CANJAM 2022 NYC: Mytek Audio

The buzz was palpable as I stepped off the escalator onto the conference floor at the Marriot Marquis hotel, where CANJAM New York City 2022 was revving up within shouting (or at least screaming) distance of Times Square.

Many of the major headphone (and a few non-headphone) brands—Abyss, Audeze, Cardas, Dan Clark Audio, HiFiMan, Meze—were present, as were some upstarts and less well-known companies: Ambient Acoustics, Auribus Acoustics, BGVP, Denoki Audio, Eletech Cables, Grell, In Ear, Jerry Harvey Audio, Linsoul, MusicTech, See Audio, Soundcore, Strauss & Wagner, and several others.

Headphone amplifiers were nearly as abundant as headphones. Ampsandsound, Centrance, Chord Electronics, Eksonic, Mytek and Rupert Neve were busy pumping out tunes. And let us not forget show-sponsor Qobuz, the source of many of those tunes.

I began my day, after much caffeination, with Brooklyn-based Mytek Audio and its founder, Chief Design Engineer, and CEO Michal Jurewicz. Introducing the much-anticipated (footnote 1) Empire Streamer DAC ($24,995), Jurewicz gave me his million-words-a-minute product description—where’s the fire, dude? Accurately dubbed “the tall wizard” by Herbert Reichert (footnote 2), Jurewicz, is a graceful individual, always upbeat.

Jurewicz’s cost-no-object advance on state-of-the-art streaming DACs, the Empire is the result of five programmers working for two years. It’s milled from a single block of aluminum. Its DAC is isolated from EMI/RFI with a Faraday cage. The Empire uses two ES9038PRO 8-channel chipsets, one chip per channel, in a dual-mono, balanced configuration. The Empire has three power supplies.

The Empire Streamer is not just Roon Ready; it comes with a Roon Core installed.

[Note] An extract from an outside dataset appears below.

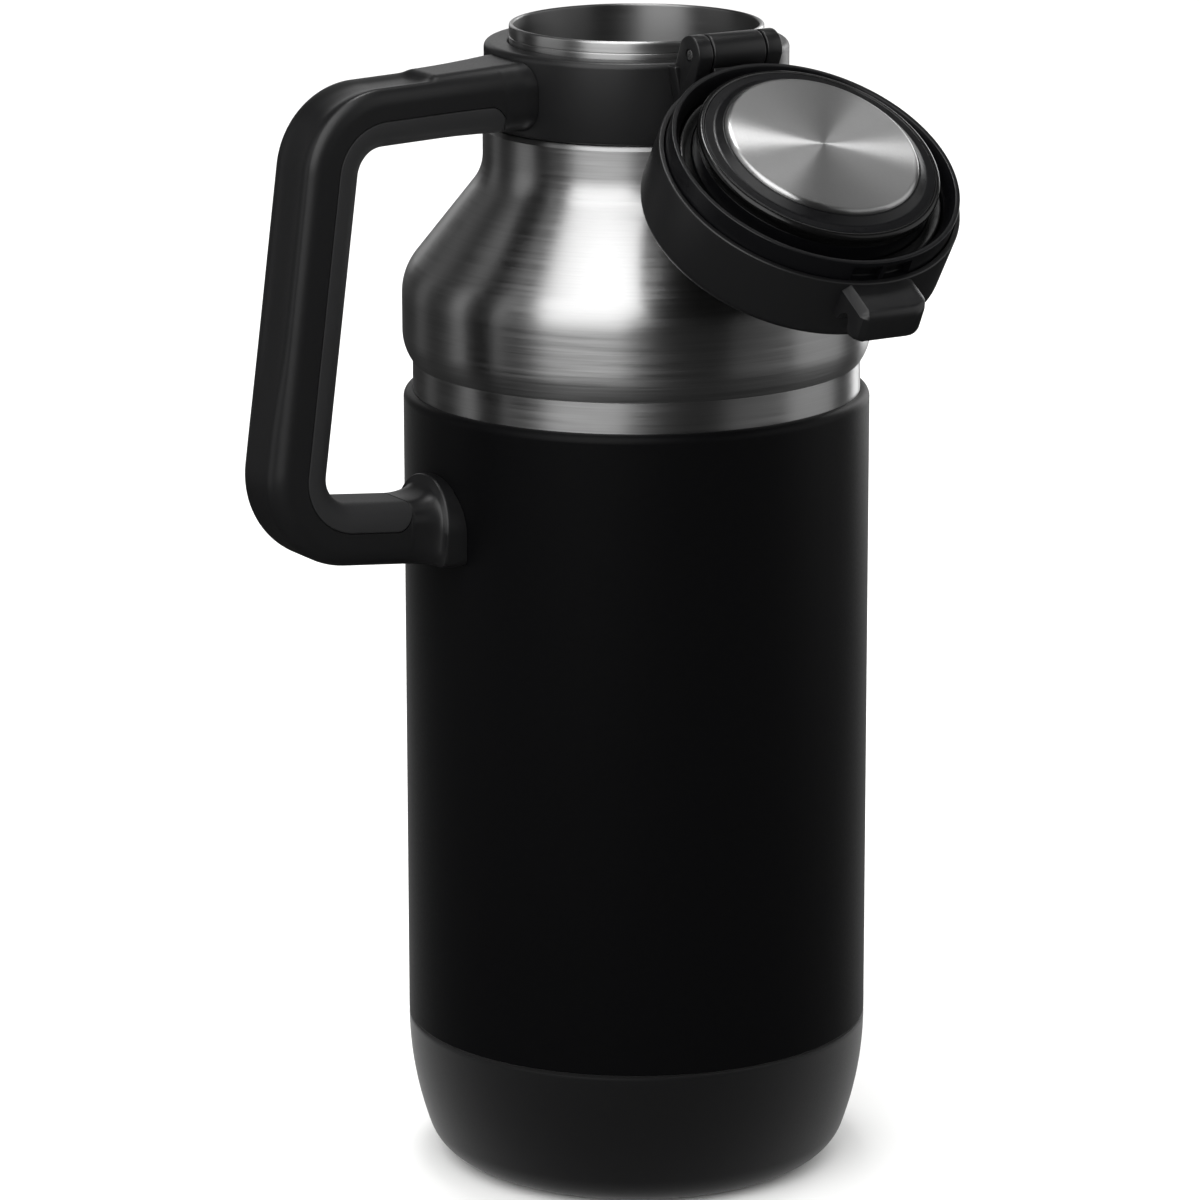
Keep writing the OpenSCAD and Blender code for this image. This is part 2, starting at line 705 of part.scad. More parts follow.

It is MQA capable, has no moving parts, and plays back PCM up to 32/768 and DSD up to DSD512. The Empire includes nine analog inputs including up to four phono inputs, both MM and nickel transformer-based MC, and two balanced line-level (XLR). The Empire has two independently selectable outputs, one each balanced (XLR) and single-ended (RCA). DAC inputs include S/PDIF (electrical and TosLink), USB, HDMI, and “Roon End Point,” which is Ethernet. Storage is an internal 8TB solid state drive. The Empire weighs 20lb.

The Empire is beautiful, its sculpted façade tilted upward toward the operator so that it’s no longer necessary to crane a neck or bend a body to see the controls.

Jurewicz was also showing the Liberty DAC 2 ($1495) and Liberty THX AAA Headphone Amp ($1495)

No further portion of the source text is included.